• **Written instruction**: What is wanted is an exact restatement of the lines from the one with "housing_gasket();" through the one with "cad_parts[obj.name] = obj", both included, and of no other lines.

• **Extracted information**:
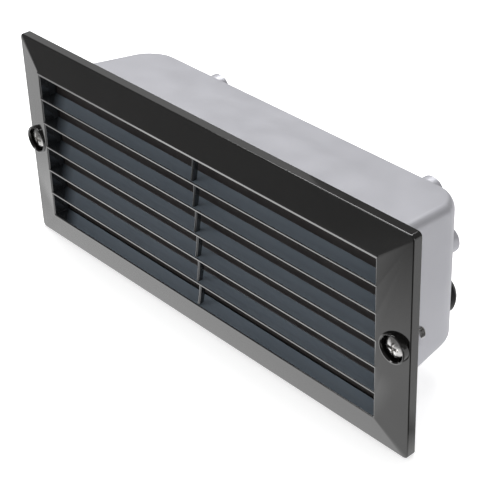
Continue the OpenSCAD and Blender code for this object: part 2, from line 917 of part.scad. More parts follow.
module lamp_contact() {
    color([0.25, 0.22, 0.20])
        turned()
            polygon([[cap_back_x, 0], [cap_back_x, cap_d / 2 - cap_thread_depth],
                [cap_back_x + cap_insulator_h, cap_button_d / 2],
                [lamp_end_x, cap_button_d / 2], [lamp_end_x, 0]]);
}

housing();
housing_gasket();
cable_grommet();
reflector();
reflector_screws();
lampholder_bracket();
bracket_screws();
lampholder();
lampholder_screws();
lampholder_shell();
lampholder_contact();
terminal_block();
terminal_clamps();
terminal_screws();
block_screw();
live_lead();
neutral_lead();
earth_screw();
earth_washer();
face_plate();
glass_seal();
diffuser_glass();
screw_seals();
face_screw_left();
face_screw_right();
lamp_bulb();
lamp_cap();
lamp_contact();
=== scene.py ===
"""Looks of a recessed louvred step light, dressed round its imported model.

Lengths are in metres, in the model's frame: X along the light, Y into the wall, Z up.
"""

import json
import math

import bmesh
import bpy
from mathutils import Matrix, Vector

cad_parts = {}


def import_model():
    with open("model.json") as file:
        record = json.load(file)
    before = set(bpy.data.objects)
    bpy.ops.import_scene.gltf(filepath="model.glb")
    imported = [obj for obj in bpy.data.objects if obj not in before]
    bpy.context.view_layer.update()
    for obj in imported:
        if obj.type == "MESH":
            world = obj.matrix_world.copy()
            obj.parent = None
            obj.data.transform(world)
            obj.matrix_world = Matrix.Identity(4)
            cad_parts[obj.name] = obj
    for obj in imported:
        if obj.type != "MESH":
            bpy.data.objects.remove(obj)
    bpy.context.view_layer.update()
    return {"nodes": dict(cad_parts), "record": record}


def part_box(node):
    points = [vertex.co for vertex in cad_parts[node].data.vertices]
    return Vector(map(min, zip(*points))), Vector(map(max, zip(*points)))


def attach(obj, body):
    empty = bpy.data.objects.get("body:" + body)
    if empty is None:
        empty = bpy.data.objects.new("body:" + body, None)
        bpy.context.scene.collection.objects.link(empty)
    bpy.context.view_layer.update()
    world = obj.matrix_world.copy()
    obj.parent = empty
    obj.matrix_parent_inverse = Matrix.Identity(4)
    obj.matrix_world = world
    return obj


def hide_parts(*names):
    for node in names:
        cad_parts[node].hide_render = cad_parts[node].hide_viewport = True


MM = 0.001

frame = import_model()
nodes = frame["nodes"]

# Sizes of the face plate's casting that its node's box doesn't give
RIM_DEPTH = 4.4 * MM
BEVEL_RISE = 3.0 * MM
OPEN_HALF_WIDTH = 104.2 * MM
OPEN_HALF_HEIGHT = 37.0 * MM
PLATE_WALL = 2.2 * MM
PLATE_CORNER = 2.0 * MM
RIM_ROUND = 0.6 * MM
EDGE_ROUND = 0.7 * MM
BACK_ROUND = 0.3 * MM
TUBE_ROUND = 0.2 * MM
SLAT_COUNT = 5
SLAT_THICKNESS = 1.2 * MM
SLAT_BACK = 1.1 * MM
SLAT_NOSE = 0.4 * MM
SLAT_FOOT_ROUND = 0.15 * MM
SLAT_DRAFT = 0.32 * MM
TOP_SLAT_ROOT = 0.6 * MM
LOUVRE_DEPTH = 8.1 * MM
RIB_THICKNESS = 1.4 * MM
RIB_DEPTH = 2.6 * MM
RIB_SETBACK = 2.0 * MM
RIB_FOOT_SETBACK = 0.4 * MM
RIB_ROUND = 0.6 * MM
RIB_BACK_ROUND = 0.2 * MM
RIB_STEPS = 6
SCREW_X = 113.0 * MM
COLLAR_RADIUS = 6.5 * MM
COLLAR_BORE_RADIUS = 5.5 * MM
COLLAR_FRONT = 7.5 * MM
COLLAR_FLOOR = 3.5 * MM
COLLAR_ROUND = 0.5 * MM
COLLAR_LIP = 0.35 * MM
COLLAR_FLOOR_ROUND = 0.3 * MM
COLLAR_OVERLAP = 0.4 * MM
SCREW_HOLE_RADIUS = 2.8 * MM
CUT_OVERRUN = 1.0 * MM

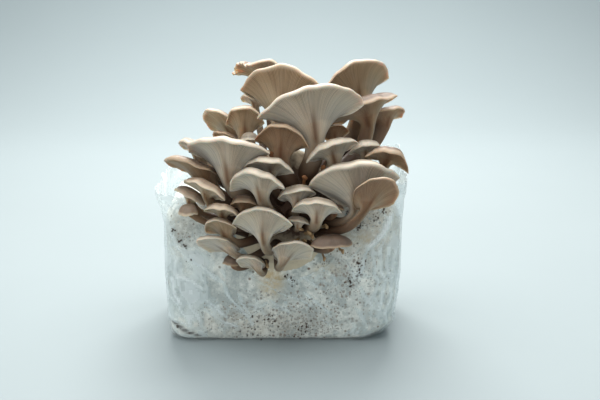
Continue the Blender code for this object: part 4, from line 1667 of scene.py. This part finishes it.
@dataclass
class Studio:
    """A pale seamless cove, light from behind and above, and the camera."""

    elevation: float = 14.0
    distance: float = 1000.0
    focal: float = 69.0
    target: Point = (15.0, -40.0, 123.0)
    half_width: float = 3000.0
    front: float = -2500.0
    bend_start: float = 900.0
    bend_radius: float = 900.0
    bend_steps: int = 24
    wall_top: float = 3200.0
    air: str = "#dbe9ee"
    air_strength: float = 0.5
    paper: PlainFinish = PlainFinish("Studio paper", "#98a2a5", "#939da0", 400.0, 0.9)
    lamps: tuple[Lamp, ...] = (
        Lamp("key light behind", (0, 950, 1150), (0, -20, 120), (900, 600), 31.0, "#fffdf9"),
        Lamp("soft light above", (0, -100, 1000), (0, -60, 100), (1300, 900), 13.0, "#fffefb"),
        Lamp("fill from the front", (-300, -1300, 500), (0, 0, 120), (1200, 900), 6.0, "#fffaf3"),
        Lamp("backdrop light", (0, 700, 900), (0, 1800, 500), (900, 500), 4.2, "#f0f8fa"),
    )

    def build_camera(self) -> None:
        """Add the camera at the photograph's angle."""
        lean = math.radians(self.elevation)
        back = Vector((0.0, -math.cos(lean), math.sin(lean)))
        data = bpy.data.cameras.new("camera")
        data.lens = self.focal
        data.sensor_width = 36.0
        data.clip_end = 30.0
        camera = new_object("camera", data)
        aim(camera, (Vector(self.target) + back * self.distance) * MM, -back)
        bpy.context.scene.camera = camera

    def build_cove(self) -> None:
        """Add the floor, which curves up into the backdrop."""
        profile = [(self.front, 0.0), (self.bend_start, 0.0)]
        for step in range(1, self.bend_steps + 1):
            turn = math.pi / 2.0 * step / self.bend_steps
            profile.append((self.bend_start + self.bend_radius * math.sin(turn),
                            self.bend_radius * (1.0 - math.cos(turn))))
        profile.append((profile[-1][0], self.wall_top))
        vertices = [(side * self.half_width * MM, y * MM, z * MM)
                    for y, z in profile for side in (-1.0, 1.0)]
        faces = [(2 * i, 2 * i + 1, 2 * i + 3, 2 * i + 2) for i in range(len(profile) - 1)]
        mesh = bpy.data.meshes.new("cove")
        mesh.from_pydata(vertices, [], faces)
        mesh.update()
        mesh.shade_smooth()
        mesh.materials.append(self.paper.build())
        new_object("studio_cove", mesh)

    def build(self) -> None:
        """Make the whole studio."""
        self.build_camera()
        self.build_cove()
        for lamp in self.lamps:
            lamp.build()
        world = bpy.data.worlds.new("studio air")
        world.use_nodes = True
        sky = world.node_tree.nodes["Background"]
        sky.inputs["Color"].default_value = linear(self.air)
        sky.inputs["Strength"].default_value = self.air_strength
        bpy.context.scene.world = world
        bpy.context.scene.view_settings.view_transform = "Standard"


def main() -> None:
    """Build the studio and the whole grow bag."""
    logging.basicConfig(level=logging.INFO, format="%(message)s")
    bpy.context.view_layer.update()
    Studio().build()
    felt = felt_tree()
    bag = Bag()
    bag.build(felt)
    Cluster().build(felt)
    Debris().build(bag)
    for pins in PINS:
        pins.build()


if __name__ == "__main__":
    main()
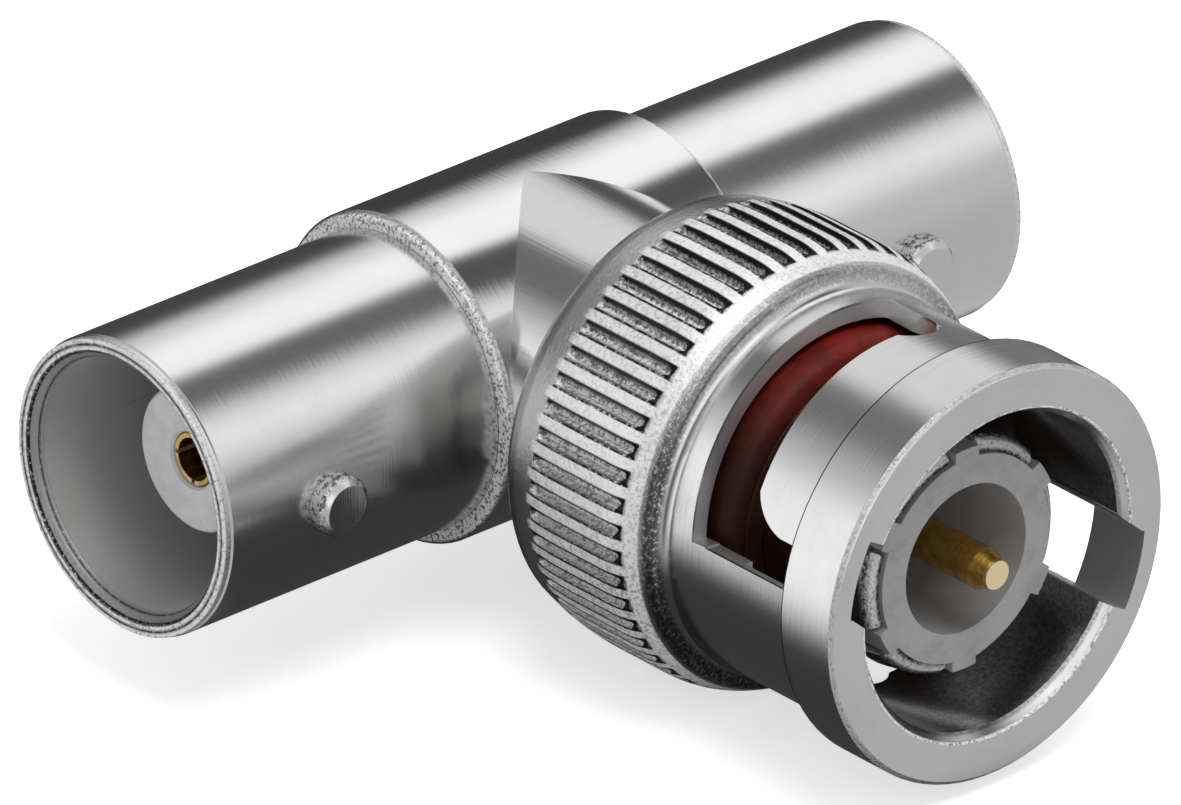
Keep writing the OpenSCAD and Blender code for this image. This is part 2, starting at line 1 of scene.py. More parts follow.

• **Written reply**:
housing_gasket();
cable_grommet();
reflector();
reflector_screws();
lampholder_bracket();
bracket_screws();
lampholder();
lampholder_screws();
lampholder_shell();
lampholder_contact();
terminal_block();
terminal_clamps();
terminal_screws();
block_screw();
live_lead();
neutral_lead();
earth_screw();
earth_washer();
face_plate();
glass_seal();
diffuser_glass();
screw_seals();
face_screw_left();
face_screw_right();
lamp_bulb();
lamp_cap();
lamp_contact();
=== scene.py ===
"""Looks of a recessed louvred step light, dressed round its imported model.

Lengths are in metres, in the model's frame: X along the light, Y into the wall, Z up.
"""

import json
import math

import bmesh
import bpy
from mathutils import Matrix, Vector

cad_parts = {}


def import_model():
    with open("model.json") as file:
        record = json.load(file)
    before = set(bpy.data.objects)
    bpy.ops.import_scene.gltf(filepath="model.glb")
    imported = [obj for obj in bpy.data.objects if obj not in before]
    bpy.context.view_layer.update()
    for obj in imported:
        if obj.type == "MESH":
            world = obj.matrix_world.copy()
            obj.parent = None
            obj.data.transform(world)
            obj.matrix_world = Matrix.Identity(4)
            cad_parts[obj.name] = obj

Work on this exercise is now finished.